Erin Cox (Northwestern University)

Location:

Address:

Mitchell Institute for Fundamental Physics & Astronomy

College Station, Texas 77843

Event Details

Stars form in the hearts of molecular clouds, collapsing over 10 orders in spatial magnitude. This collapse is dominated by gravity, turbulence, magnetic fields, and stellar feedback. While gravity ultimately wins, these other dynamical effects can either hinder or aid the collapse at various scales. The initial conditions of the earliest evolutionary phase of a protostar are essential in constraining the architecture of the stellar system (e.g., the number of stars that will form or the mass budget for planets). Arguably the magnetic field is one of the more difficult dynamical effects to constrain observationally.
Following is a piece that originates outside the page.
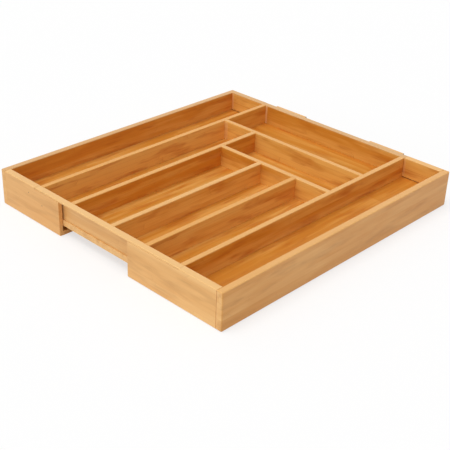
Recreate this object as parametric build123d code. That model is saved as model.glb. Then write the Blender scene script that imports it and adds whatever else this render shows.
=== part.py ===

In this talk, I will present new research showing multi-wavelength polarization observations that probe the multi-scale magnetic field morphology of a young stellar system in an isolated Bok globule where we believe the collapse is magnetically regulated. I will show how the observed magnetic field signature of the protostellar envelope may provide a new way to probe binary star formation. Since most stars form in multiple systems, understanding the system's formation is crucial in understanding how the protostar and its planets evolve. I will also present how we can use high-resolution polarization observations to probe grain size, and thus the seeds of protoplanets, in these young protostars.